# The task
Repeat each line word for word.

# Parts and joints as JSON
• • • • • • •
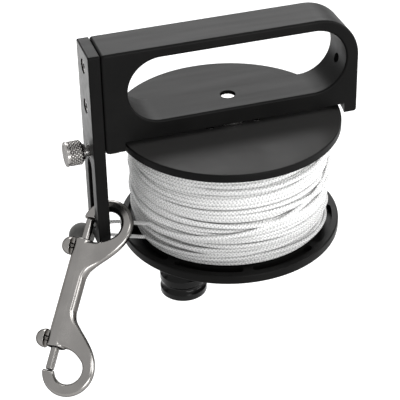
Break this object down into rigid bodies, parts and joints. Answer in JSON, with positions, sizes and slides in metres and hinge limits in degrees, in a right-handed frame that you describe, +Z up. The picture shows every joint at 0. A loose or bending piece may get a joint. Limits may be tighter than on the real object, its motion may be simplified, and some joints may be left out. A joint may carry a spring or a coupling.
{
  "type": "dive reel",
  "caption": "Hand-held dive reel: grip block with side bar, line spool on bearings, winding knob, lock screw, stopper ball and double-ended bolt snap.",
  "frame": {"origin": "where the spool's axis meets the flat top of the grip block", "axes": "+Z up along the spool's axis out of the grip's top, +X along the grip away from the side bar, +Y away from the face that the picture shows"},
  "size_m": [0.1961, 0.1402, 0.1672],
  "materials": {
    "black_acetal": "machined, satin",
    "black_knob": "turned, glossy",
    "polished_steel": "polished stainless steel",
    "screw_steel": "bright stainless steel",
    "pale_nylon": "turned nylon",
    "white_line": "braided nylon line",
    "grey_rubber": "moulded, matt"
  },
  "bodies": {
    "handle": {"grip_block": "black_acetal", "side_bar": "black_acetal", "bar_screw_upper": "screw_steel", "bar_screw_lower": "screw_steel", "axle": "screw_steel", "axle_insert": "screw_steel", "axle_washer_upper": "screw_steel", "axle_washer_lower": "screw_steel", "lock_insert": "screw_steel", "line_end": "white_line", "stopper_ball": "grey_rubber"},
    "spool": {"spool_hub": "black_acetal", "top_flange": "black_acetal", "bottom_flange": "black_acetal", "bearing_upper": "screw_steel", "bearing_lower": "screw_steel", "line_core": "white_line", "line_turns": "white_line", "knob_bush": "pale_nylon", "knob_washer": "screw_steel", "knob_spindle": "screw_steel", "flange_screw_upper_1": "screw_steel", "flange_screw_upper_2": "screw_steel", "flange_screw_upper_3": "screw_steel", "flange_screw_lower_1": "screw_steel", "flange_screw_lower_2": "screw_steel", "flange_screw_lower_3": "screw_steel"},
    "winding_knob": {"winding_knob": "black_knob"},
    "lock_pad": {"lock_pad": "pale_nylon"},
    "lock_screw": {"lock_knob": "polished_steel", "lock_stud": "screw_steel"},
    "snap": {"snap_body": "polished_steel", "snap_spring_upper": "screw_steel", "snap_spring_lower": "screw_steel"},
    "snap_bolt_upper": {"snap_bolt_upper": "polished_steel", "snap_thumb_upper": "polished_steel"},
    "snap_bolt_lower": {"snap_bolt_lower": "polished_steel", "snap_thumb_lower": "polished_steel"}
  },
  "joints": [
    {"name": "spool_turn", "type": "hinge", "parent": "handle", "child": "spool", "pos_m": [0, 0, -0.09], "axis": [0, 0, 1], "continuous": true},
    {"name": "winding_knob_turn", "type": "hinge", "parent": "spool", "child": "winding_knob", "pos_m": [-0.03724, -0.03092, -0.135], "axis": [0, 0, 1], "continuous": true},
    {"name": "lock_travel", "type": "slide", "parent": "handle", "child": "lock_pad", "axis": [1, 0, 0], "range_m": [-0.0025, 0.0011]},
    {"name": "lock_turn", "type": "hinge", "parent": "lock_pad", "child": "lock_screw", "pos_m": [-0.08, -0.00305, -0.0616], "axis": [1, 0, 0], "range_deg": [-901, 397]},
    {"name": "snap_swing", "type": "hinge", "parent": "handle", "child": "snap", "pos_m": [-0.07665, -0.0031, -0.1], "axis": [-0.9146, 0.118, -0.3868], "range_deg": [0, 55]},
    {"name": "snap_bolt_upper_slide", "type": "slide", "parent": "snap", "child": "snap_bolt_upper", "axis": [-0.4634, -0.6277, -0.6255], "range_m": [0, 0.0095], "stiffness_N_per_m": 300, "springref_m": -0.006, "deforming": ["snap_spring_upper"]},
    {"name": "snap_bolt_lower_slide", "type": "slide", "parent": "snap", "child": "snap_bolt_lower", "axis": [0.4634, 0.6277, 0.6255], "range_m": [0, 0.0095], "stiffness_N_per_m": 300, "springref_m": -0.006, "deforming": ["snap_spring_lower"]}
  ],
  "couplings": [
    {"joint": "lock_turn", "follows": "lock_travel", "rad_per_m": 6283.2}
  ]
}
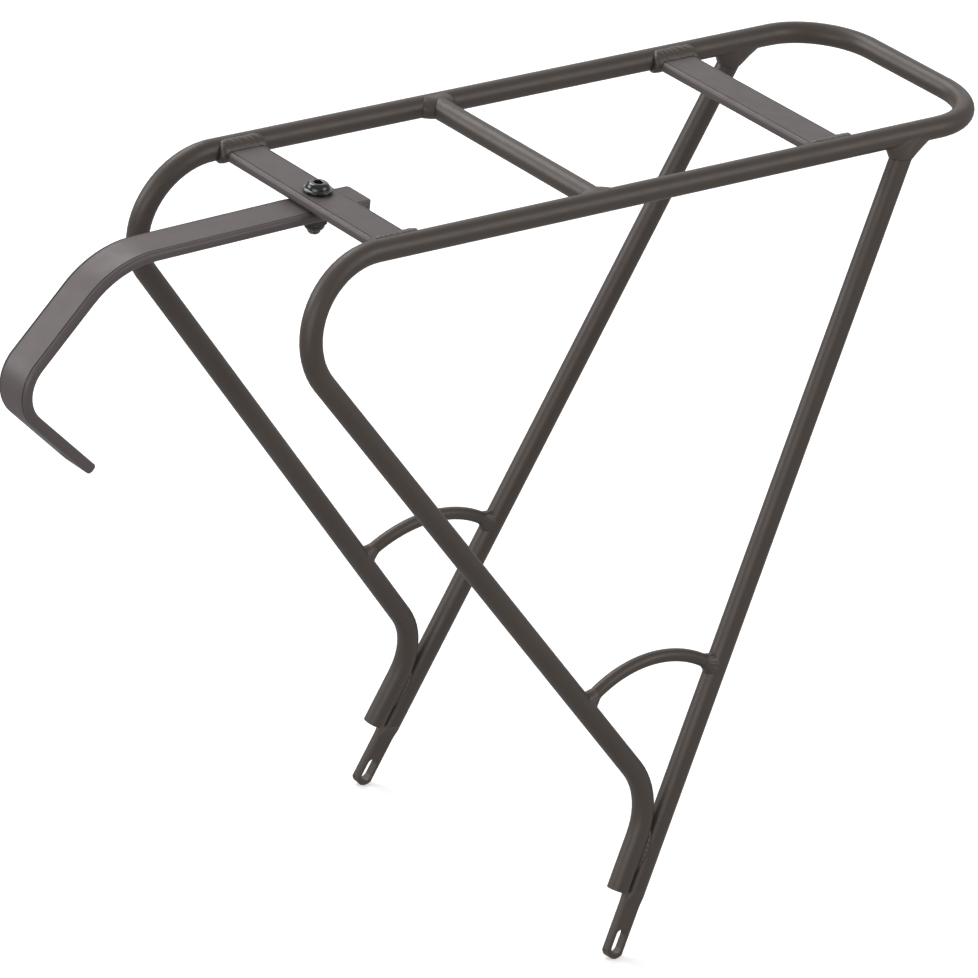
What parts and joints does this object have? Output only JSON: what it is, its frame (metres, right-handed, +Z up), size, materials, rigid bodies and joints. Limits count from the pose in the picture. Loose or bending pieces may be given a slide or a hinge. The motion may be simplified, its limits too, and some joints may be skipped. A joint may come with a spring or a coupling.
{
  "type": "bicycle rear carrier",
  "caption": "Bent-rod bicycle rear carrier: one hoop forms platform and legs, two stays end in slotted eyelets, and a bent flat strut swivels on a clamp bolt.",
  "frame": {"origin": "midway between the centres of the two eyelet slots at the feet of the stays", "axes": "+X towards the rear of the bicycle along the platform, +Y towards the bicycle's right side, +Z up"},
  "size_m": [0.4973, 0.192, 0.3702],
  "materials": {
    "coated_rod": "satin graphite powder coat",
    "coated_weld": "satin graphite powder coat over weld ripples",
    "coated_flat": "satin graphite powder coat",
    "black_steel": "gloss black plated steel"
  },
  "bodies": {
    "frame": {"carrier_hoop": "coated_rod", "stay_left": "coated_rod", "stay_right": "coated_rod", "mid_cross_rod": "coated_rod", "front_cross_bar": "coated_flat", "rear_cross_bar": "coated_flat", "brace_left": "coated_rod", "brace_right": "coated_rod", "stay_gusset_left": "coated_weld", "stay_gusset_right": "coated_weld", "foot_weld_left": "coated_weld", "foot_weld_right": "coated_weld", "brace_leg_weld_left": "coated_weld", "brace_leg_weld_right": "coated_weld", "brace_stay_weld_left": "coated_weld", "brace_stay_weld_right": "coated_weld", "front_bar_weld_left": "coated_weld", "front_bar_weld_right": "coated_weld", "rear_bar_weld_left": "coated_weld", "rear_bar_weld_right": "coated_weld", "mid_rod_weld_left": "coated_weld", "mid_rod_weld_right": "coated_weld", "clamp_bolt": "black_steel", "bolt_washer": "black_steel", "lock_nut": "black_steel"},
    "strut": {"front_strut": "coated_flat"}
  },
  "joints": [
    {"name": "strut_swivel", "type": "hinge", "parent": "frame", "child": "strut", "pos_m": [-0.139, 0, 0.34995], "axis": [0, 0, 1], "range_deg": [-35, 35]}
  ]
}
• • • • • • •
# Finished answer
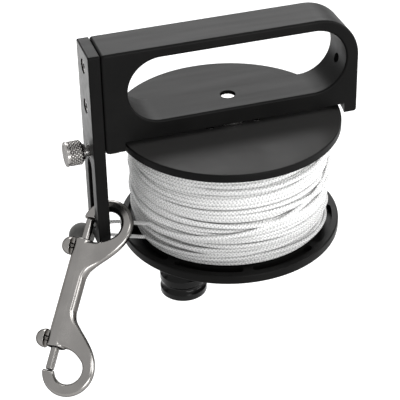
Break this object down into rigid bodies, parts and joints. Answer in JSON, with positions, sizes and slides in metres and hinge limits in degrees, in a right-handed frame that you describe, +Z up. The picture shows every joint at 0. A loose or bending piece may get a joint. Limits may be tighter than on the real object, its motion may be simplified, and some joints may be left out. A joint may carry a spring or a coupling.
{
  "type": "dive reel",
  "caption": "Hand-held dive reel: grip block with side bar, line spool on bearings, winding knob, lock screw, stopper ball and double-ended bolt snap.",
  "frame": {"origin": "where the spool's axis meets the flat top of the grip block", "axes": "+Z up along the spool's axis out of the grip's top, +X along the grip away from the side bar, +Y away from the face that the picture shows"},
  "size_m": [0.1961, 0.1402, 0.1672],
  "materials": {
    "black_acetal": "machined, satin",
    "black_knob": "turned, glossy",
    "polished_steel": "polished stainless steel",
    "screw_steel": "bright stainless steel",
    "pale_nylon": "turned nylon",
    "white_line": "braided nylon line",
    "grey_rubber": "moulded, matt"
  },
  "bodies": {
    "handle": {"grip_block": "black_acetal", "side_bar": "black_acetal", "bar_screw_upper": "screw_steel", "bar_screw_lower": "screw_steel", "axle": "screw_steel", "axle_insert": "screw_steel", "axle_washer_upper": "screw_steel", "axle_washer_lower": "screw_steel", "lock_insert": "screw_steel", "line_end": "white_line", "stopper_ball": "grey_rubber"},
    "spool": {"spool_hub": "black_acetal", "top_flange": "black_acetal", "bottom_flange": "black_acetal", "bearing_upper": "screw_steel", "bearing_lower": "screw_steel", "line_core": "white_line", "line_turns": "white_line", "knob_bush": "pale_nylon", "knob_washer": "screw_steel", "knob_spindle": "screw_steel", "flange_screw_upper_1": "screw_steel", "flange_screw_upper_2": "screw_steel", "flange_screw_upper_3": "screw_steel", "flange_screw_lower_1": "screw_steel", "flange_screw_lower_2": "screw_steel", "flange_screw_lower_3": "screw_steel"},
    "winding_knob": {"winding_knob": "black_knob"},
    "lock_pad": {"lock_pad": "pale_nylon"},
    "lock_screw": {"lock_knob": "polished_steel", "lock_stud": "screw_steel"},
    "snap": {"snap_body": "polished_steel", "snap_spring_upper": "screw_steel", "snap_spring_lower": "screw_steel"},
    "snap_bolt_upper": {"snap_bolt_upper": "polished_steel", "snap_thumb_upper": "polished_steel"},
    "snap_bolt_lower": {"snap_bolt_lower": "polished_steel", "snap_thumb_lower": "polished_steel"}
  },
  "joints": [
    {"name": "spool_turn", "type": "hinge", "parent": "handle", "child": "spool", "pos_m": [0, 0, -0.09], "axis": [0, 0, 1], "continuous": true},
    {"name": "winding_knob_turn", "type": "hinge", "parent": "spool", "child": "winding_knob", "pos_m": [-0.03724, -0.03092, -0.135], "axis": [0, 0, 1], "continuous": true},
    {"name": "lock_travel", "type": "slide", "parent": "handle", "child": "lock_pad", "axis": [1, 0, 0], "range_m": [-0.0025, 0.0011]},
    {"name": "lock_turn", "type": "hinge", "parent": "lock_pad", "child": "lock_screw", "pos_m": [-0.08, -0.00305, -0.0616], "axis": [1, 0, 0], "range_deg": [-901, 397]},
    {"name": "snap_swing", "type": "hinge", "parent": "handle", "child": "snap", "pos_m": [-0.07665, -0.0031, -0.1], "axis": [-0.9146, 0.118, -0.3868], "range_deg": [0, 55]},
    {"name": "snap_bolt_upper_slide", "type": "slide", "parent": "snap", "child": "snap_bolt_upper", "axis": [-0.4634, -0.6277, -0.6255], "range_m": [0, 0.0095], "stiffness_N_per_m": 300, "springref_m": -0.006, "deforming": ["snap_spring_upper"]},
    {"name": "snap_bolt_lower_slide", "type": "slide", "parent": "snap", "child": "snap_bolt_lower", "axis": [0.4634, 0.6277, 0.6255], "range_m": [0, 0.0095], "stiffness_N_per_m": 300, "springref_m": -0.006, "deforming": ["snap_spring_lower"]}
  ],
  "couplings": [
    {"joint": "lock_turn", "follows": "lock_travel", "rad_per_m": 6283.2}
  ]
}
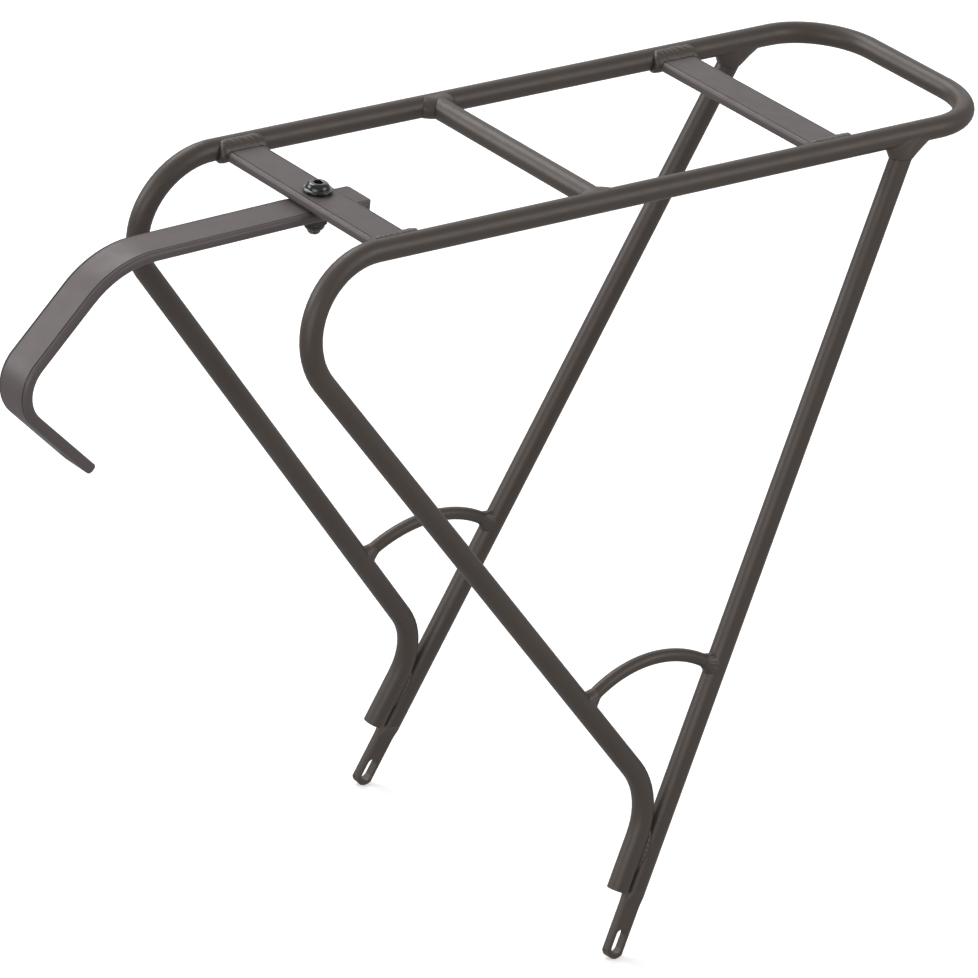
What parts and joints does this object have? Output only JSON: what it is, its frame (metres, right-handed, +Z up), size, materials, rigid bodies and joints. Limits count from the pose in the picture. Loose or bending pieces may be given a slide or a hinge. The motion may be simplified, its limits too, and some joints may be skipped. A joint may come with a spring or a coupling.
{
  "type": "bicycle rear carrier",
  "caption": "Bent-rod bicycle rear carrier: one hoop forms platform and legs, two stays end in slotted eyelets, and a bent flat strut swivels on a clamp bolt.",
  "frame": {"origin": "midway between the centres of the two eyelet slots at the feet of the stays", "axes": "+X towards the rear of the bicycle along the platform, +Y towards the bicycle's right side, +Z up"},
  "size_m": [0.4973, 0.192, 0.3702],
  "materials": {
    "coated_rod": "satin graphite powder coat",
    "coated_weld": "satin graphite powder coat over weld ripples",
    "coated_flat": "satin graphite powder coat",
    "black_steel": "gloss black plated steel"
  },
  "bodies": {
    "frame": {"carrier_hoop": "coated_rod", "stay_left": "coated_rod", "stay_right": "coated_rod", "mid_cross_rod": "coated_rod", "front_cross_bar": "coated_flat", "rear_cross_bar": "coated_flat", "brace_left": "coated_rod", "brace_right": "coated_rod", "stay_gusset_left": "coated_weld", "stay_gusset_right": "coated_weld", "foot_weld_left": "coated_weld", "foot_weld_right": "coated_weld", "brace_leg_weld_left": "coated_weld", "brace_leg_weld_right": "coated_weld", "brace_stay_weld_left": "coated_weld", "brace_stay_weld_right": "coated_weld", "front_bar_weld_left": "coated_weld", "front_bar_weld_right": "coated_weld", "rear_bar_weld_left": "coated_weld", "rear_bar_weld_right": "coated_weld", "mid_rod_weld_left": "coated_weld", "mid_rod_weld_right": "coated_weld", "clamp_bolt": "black_steel", "bolt_washer": "black_steel", "lock_nut": "black_steel"},
    "strut": {"front_strut": "coated_flat"}
  },
  "joints": [
    {"name": "strut_swivel", "type": "hinge", "parent": "frame", "child": "strut", "pos_m": [-0.139, 0, 0.34995], "axis": [0, 0, 1], "range_deg": [-35, 35]}
  ]
}